● DATA:
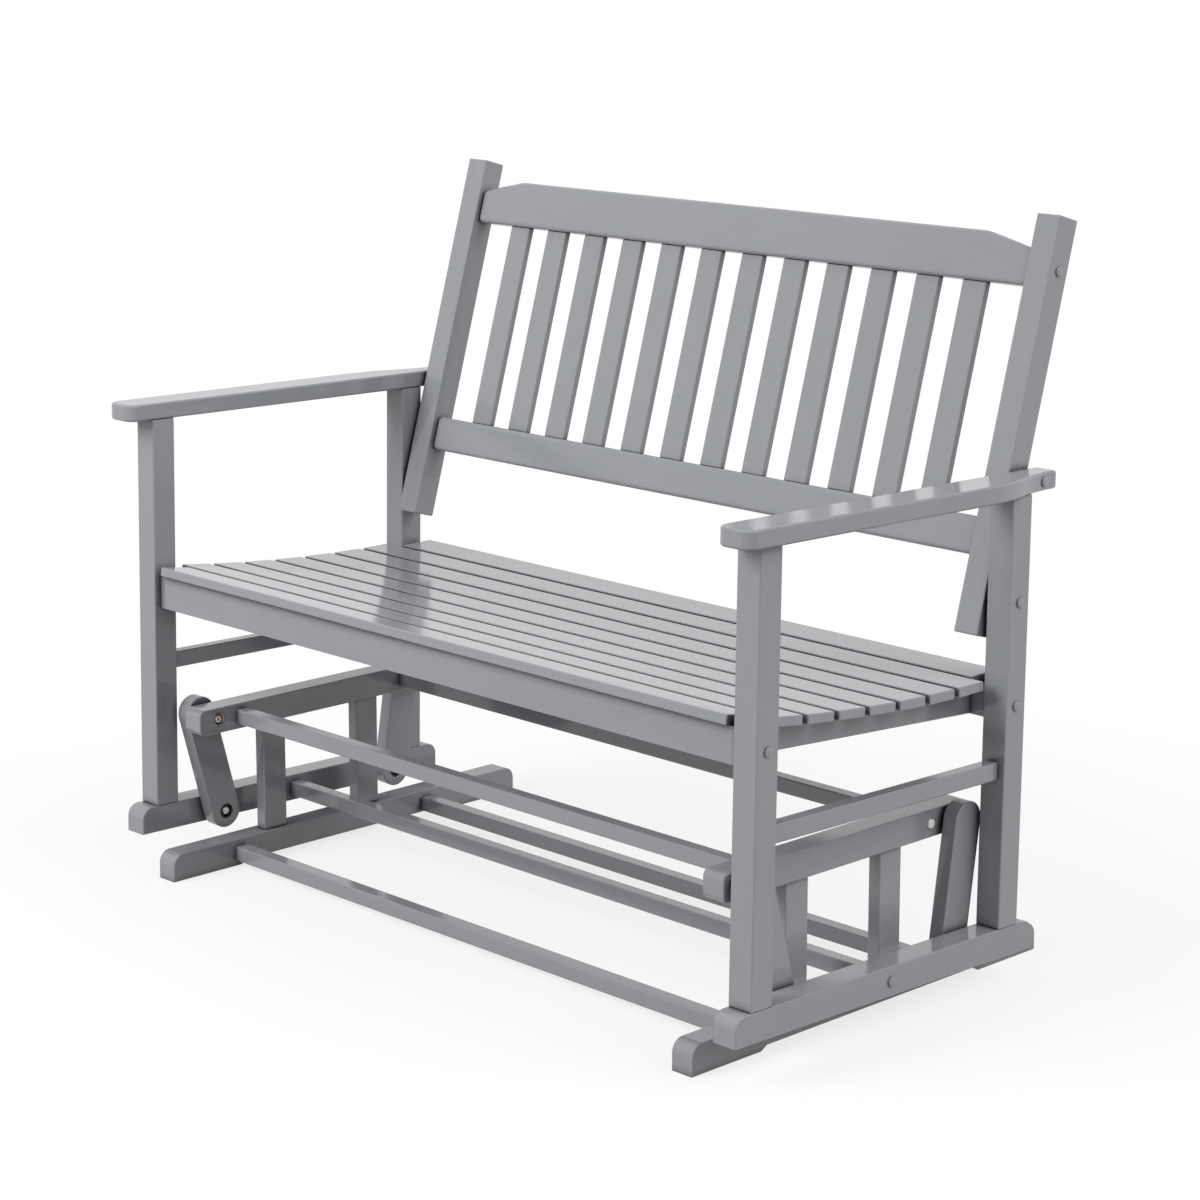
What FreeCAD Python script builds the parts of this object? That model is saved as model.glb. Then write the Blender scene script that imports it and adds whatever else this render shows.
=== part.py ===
"""Two-seat glider bench: a slatted seat hung by four swing arms inside a low wooden base.

Units are millimetres. X runs along the bench, Y runs from front to back, Z is up.
Sizes are written from the front face of the front posts, and each body's placement
moves that plane so that the whole bench is centred on the origin, on the floor.
"left" and "right" are as seen by someone who stands in front of the bench.
"""
import FreeCAD
import Part
import os
import Sketcher

doc = FreeCAD.newDocument("GliderBench")

SIZES = [
    # Seat frame: posts, runners and armrests
    ("seat_opening", 1058, "clear width between the posts"),
    ("post_side", 35, "square stock of the posts"),
    ("frame_depth", 467.5, "front face of the front posts to rear face of the rear posts"),
    ("post_length", 526, "from the runner to the armrest"),
    ("runner_drop", 47, "floor to the underside of the runner"),
    ("runner_height", 36, ""),
    ("runner_front", 24, "overhang ahead of the posts"),
    ("runner_back", 30, "overhang behind the posts"),
    ("end_round", 16, "rounded top corners of runners and skids"),
    ("armrest_thick", 22, ""),
    ("armrest_front", 36.2, "overhang ahead of the posts"),
    ("armrest_back", 50.5, "overhang behind the posts"),
    ("armrest_wide", 51, "width over the straight part"),
    ("armrest_tail", 29, "width at the rear end"),
    ("armrest_taper", 142, "length of the tapered rear end"),
    ("armrest_round", 15, "front corners"),
    ("side_bar_thick", 17, "stretcher between a front and a rear post"),
    ("side_bar_high", 22, ""),
    ("side_bar_level", 266.5, "floor to its underside"),
    ("cross_bar_deep", 18.5, "stretcher between the runners"),
    ("cross_bar_high", 20, ""),
    ("cross_bar_ahead", 2.5, "its middle, ahead of the middle of the base"),
    # Seat
    ("apron_thick", 18, ""),
    ("front_apron_level", 355.5, "floor to its lower edge"),
    ("rear_apron_level", 336.5, "floor to its lower edge"),
    ("seat_level", 386.5, "floor to the slats' tops at the lowest place"),
    ("seat_low_place", 371, "where the seat curve is lowest"),
    ("seat_curve", 2590, "radius of the seat's curve"),
    ("slat_count", 9, ""),
    ("slat_wide", 45, ""),
    ("rear_slat_wide", 50, ""),
    ("slat_thick", 12, ""),
    ("slat_overhang", 6.5, "last slat's rear edge, behind the rear posts"),
    ("slat_long", 1084, "slats that reach past the posts"),
    ("end_slat_long", 1034, "first and last slats, between the posts"),
    ("seat_rail_thick", 18, ""),
    ("seat_rail_place", 494, "middle of a side seat rail, from the bench's middle"),
    # Back
    ("recline", 15, "angle of the back from upright, degrees"),
    ("stile_wide", 35, ""),
    ("stile_deep", 35, ""),
    ("stile_long", 508, ""),
    ("stile_gap", 5, "stile to post, bridged by spacers"),
    ("stile_spacer", 9, "radius of the spacers"),
    ("stile_screw_level", 481.5, "screw from the rear post into the stile"),
    ("armrest_screw_behind", 26.5, "screw from the armrest into the stile, behind the rear posts"),
    ("stile_foot_ahead", 46.2, "stile's lower front corner, ahead of the rear posts' rear face"),
    ("stile_foot_level", 438.3, "stile's lower front corner, above the floor"),
    ("back_rail_thick", 20, ""),
    ("lower_rail_level", 93.5, "along the stile from its foot"),
    ("lower_rail_high", 46.6, ""),
    ("lower_rail_round", 7, "rounded ends of the lower back rail"),
    ("crest_level", 420.8, "along the stile from its foot"),
    ("crest_high", 61.7, "height at the middle"),
    ("crest_end_high", 44.9, "height at the stiles"),
    ("crest_slope_long", 74, "length of the sloping shoulders"),
    ("crest_round", 7, "rounded ends of the crest rail"),
    ("shoulder_round", 60, "where the crest's top turns down"),
    ("back_slat_count", 12, ""),
    ("back_slat_wide", 37, ""),
    ("back_slat_thick", 9, ""),
    ("back_slat_pitch", 73.7, ""),
    # Base
    ("rail_thick", 33, "skids and hanger rails, across the bench"),
    ("rail_high", 35, "hanger rail"),
    ("rail_long", 427, "hanger rail"),
    ("rail_level", 190.5, "floor to the hanger rail's underside"),
    ("rail_round", 9, "rounded ends of the hanger rails"),
    ("base_set", 5.75, "middle of the hanger rails, behind the middle of the posts"),
    ("skid_high", 37, ""),
    ("skid_front", 22.5, "skid's front end ahead of the posts' front face"),
    ("skid_back", 590.5, "skid's rear end behind the posts' front face"),
    ("foot_front", 91, "end of the front foot"),
    ("foot_back", 481, "start of the rear foot"),
    ("foot_slope", 10, "length of the slope between foot and relief"),
    ("foot_high", 5.5, "relief under the skid"),
    ("base_post_deep", 38, ""),
    ("base_post_thick", 18, ""),
    ("base_post_spread", 163.8, "between the middles of the base posts of one side"),
    ("base_post_ahead", 1.2, "middle of the base posts, ahead of the middle of the hanger rails"),
    ("stretcher_deep", 18, "upper stretchers"),
    ("stretcher_high", 20, ""),
    ("stretcher_spread", 286.6, "between the middles of the upper stretchers"),
    ("low_stretcher_deep", 20, "lower stretchers"),
    ("low_stretcher_level", 8, "floor to the lower stretchers"),
    ("low_front_place", 90, "middle of the lower front stretcher"),
    ("low_rear_place", 421.5, "middle of the lower rear stretcher"),
    # Swing arms and their pivots
    ("pivot_above", 2, "upper pivots, above the middle of the hanger rails"),
    ("arm_long", 149, "pivot to pivot"),
    ("arm_wide", 46, ""),
    ("arm_thick", 21, ""),
    ("upper_spread", 364.4, "between the upper pivots"),
    ("lower_spread", 303, "between the lower pivots"),
    ("hang_back", 8, "how far the seat hangs behind the middle when it is at rest"),
    ("seat_lean", 1, "how far the hanging seat leans back from level, degrees"),
    ("upper_gap", 6, "hanger rail to arm"),
    ("lower_gap", 5, "arm to runner"),
    ("pivot_radius", 4, "pivot bolt's shank"),
    ("running_fit", 0.08, "radial clearance of a bolt that something turns on"),
    ("fixed_fit", 0.1, "radial clearance of a bolt that is screwed home"),
    ("side_gap", 0.3, "clearance along a pivot"),
    ("loop_play", 4.2, "room for the rear pivots' bolts in the runners"),
    ("spacer_radius", 10, ""),
    ("pivot_head_radius", 6.2, ""),
    ("pivot_head_high", 4, ""),
    ("upper_sink_radius", 7.4, "recess for the head in the hanger rail"),
    ("lower_sink_radius", 9, "recess for the head in the arm"),
    ("lower_sink_deep", 8, ""),
    ("arm_skin", 4, "wood left under the blind hole at an arm's upper end"),
    ("runner_hole", 25, "depth of the lower pivot's hole in the runner"),
    # Softened edges
    ("edge_bevel", 1.1, "eased edges of the boards"),
    ("armrest_bevel", 2, "eased edges of the armrests"),
    ("crest_bevel", 3, "eased edges of the crest rail"),
    ("slat_bevel", 0.9, "eased edges of the back slats"),
]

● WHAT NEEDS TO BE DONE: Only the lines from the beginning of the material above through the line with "low wooden base." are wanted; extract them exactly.

● TASK ANSWER:
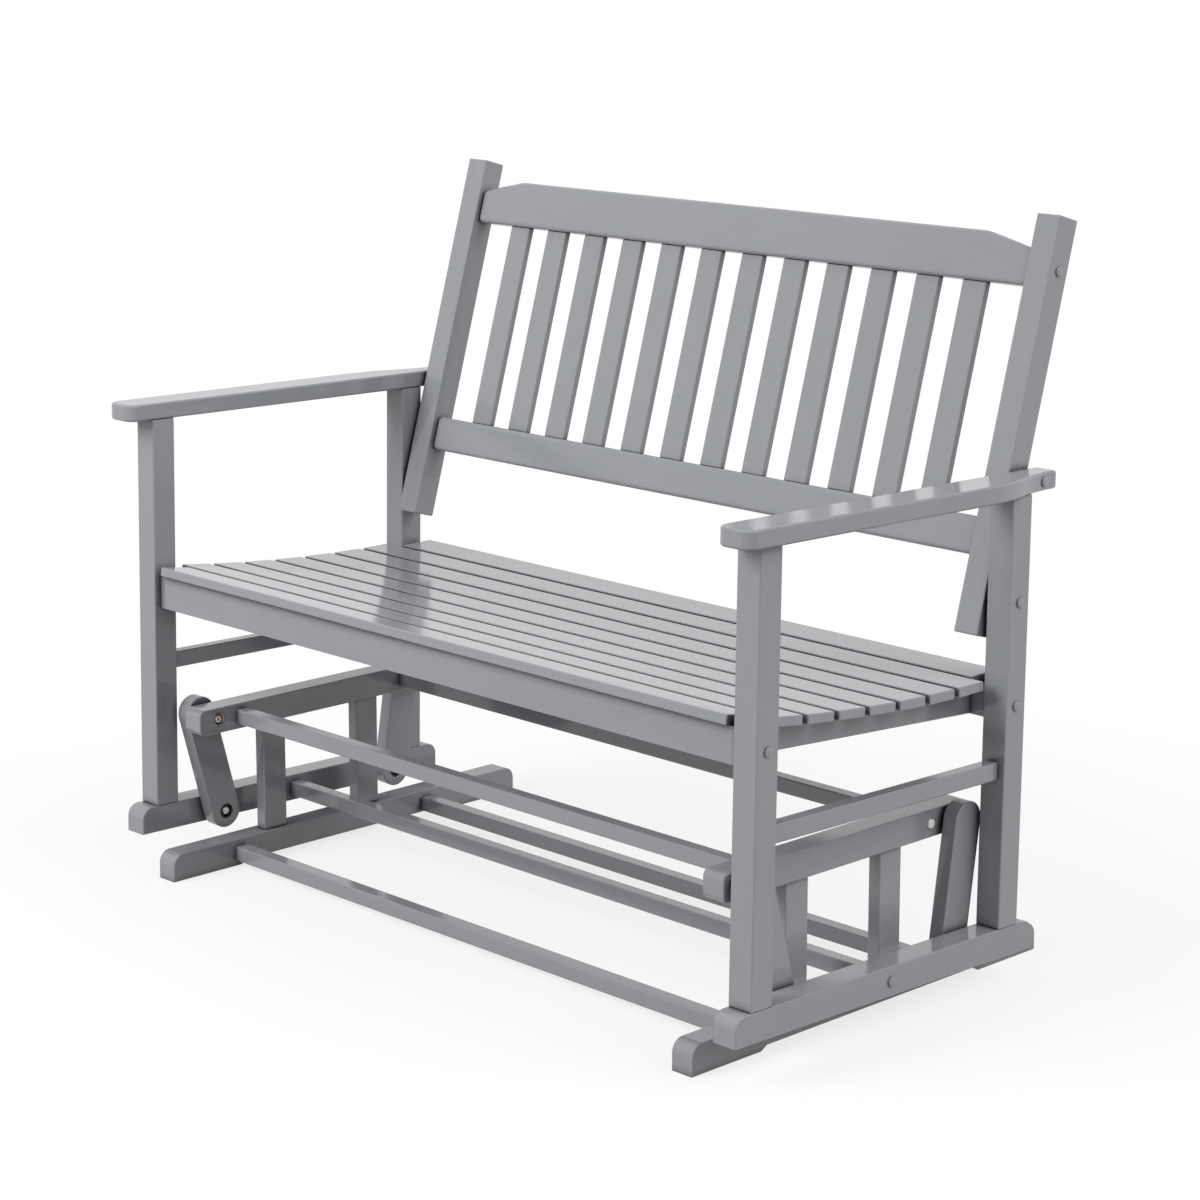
What FreeCAD Python script builds the parts of this object? That model is saved as model.glb. Then write the Blender scene script that imports it and adds whatever else this render shows.
=== part.py ===
"""Two-seat glider bench: a slatted seat hung by four swing arms inside a low wooden base.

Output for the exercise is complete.